Take all the material and copy it exactly.
#####
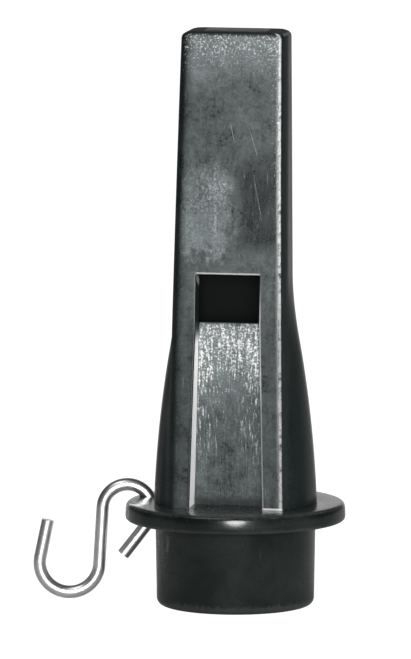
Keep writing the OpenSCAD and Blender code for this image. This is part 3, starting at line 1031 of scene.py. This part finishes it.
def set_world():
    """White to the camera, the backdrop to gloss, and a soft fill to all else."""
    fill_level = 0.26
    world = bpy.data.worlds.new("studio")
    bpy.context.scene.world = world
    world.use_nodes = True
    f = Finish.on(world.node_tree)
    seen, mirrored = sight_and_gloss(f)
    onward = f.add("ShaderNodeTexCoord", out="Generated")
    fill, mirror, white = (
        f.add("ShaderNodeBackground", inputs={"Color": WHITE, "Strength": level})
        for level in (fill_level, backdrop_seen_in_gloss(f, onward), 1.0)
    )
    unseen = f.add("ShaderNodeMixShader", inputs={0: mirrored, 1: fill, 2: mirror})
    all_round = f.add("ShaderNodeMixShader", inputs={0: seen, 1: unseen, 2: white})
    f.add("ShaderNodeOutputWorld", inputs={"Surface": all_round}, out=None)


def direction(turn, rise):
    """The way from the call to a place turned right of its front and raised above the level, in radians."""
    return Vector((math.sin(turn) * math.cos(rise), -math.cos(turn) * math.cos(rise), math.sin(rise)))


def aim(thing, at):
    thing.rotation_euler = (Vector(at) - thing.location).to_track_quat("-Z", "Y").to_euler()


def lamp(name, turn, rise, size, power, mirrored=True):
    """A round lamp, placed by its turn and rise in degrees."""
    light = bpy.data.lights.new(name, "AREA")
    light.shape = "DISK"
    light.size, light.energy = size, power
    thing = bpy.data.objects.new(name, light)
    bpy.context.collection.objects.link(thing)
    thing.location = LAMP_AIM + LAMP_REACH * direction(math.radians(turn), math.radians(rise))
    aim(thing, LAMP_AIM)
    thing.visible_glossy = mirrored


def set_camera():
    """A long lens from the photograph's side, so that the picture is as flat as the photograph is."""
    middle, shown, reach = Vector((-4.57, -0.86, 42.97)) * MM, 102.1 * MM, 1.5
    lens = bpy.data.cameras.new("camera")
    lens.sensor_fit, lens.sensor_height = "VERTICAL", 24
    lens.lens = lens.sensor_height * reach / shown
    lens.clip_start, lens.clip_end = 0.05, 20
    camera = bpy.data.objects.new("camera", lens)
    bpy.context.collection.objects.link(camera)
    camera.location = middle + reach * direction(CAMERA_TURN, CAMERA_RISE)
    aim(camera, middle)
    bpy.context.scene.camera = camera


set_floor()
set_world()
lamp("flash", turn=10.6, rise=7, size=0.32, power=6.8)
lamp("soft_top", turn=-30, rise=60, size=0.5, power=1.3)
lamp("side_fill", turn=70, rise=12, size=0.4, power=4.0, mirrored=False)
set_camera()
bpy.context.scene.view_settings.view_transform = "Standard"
#####
## COMPLETE OUTPUT
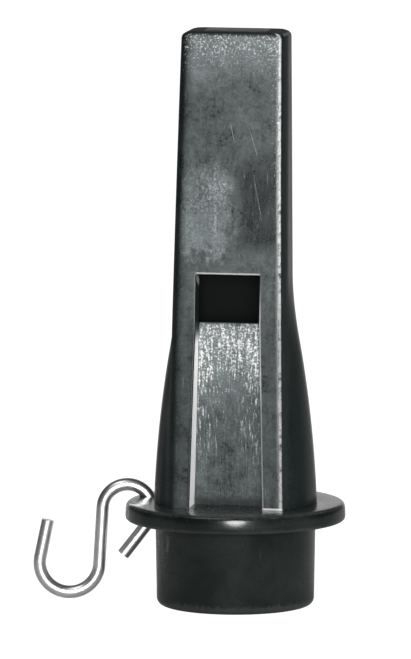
Keep writing the OpenSCAD and Blender code for this image. This is part 3, starting at line 1031 of scene.py. This part finishes it.
def set_world():
    """White to the camera, the backdrop to gloss, and a soft fill to all else."""
    fill_level = 0.26
    world = bpy.data.worlds.new("studio")
    bpy.context.scene.world = world
    world.use_nodes = True
    f = Finish.on(world.node_tree)
    seen, mirrored = sight_and_gloss(f)
    onward = f.add("ShaderNodeTexCoord", out="Generated")
    fill, mirror, white = (
        f.add("ShaderNodeBackground", inputs={"Color": WHITE, "Strength": level})
        for level in (fill_level, backdrop_seen_in_gloss(f, onward), 1.0)
    )
    unseen = f.add("ShaderNodeMixShader", inputs={0: mirrored, 1: fill, 2: mirror})
    all_round = f.add("ShaderNodeMixShader", inputs={0: seen, 1: unseen, 2: white})
    f.add("ShaderNodeOutputWorld", inputs={"Surface": all_round}, out=None)


def direction(turn, rise):
    """The way from the call to a place turned right of its front and raised above the level, in radians."""
    return Vector((math.sin(turn) * math.cos(rise), -math.cos(turn) * math.cos(rise), math.sin(rise)))


def aim(thing, at):
    thing.rotation_euler = (Vector(at) - thing.location).to_track_quat("-Z", "Y").to_euler()


def lamp(name, turn, rise, size, power, mirrored=True):
    """A round lamp, placed by its turn and rise in degrees."""
    light = bpy.data.lights.new(name, "AREA")
    light.shape = "DISK"
    light.size, light.energy = size, power
    thing = bpy.data.objects.new(name, light)
    bpy.context.collection.objects.link(thing)
    thing.location = LAMP_AIM + LAMP_REACH * direction(math.radians(turn), math.radians(rise))
    aim(thing, LAMP_AIM)
    thing.visible_glossy = mirrored


def set_camera():
    """A long lens from the photograph's side, so that the picture is as flat as the photograph is."""
    middle, shown, reach = Vector((-4.57, -0.86, 42.97)) * MM, 102.1 * MM, 1.5
    lens = bpy.data.cameras.new("camera")
    lens.sensor_fit, lens.sensor_height = "VERTICAL", 24
    lens.lens = lens.sensor_height * reach / shown
    lens.clip_start, lens.clip_end = 0.05, 20
    camera = bpy.data.objects.new("camera", lens)
    bpy.context.collection.objects.link(camera)
    camera.location = middle + reach * direction(CAMERA_TURN, CAMERA_RISE)
    aim(camera, middle)
    bpy.context.scene.camera = camera


set_floor()
set_world()
lamp("flash", turn=10.6, rise=7, size=0.32, power=6.8)
lamp("soft_top", turn=-30, rise=60, size=0.5, power=1.3)
lamp("side_fill", turn=70, rise=12, size=0.4, power=4.0, mirrored=False)
set_camera()
bpy.context.scene.view_settings.view_transform = "Standard"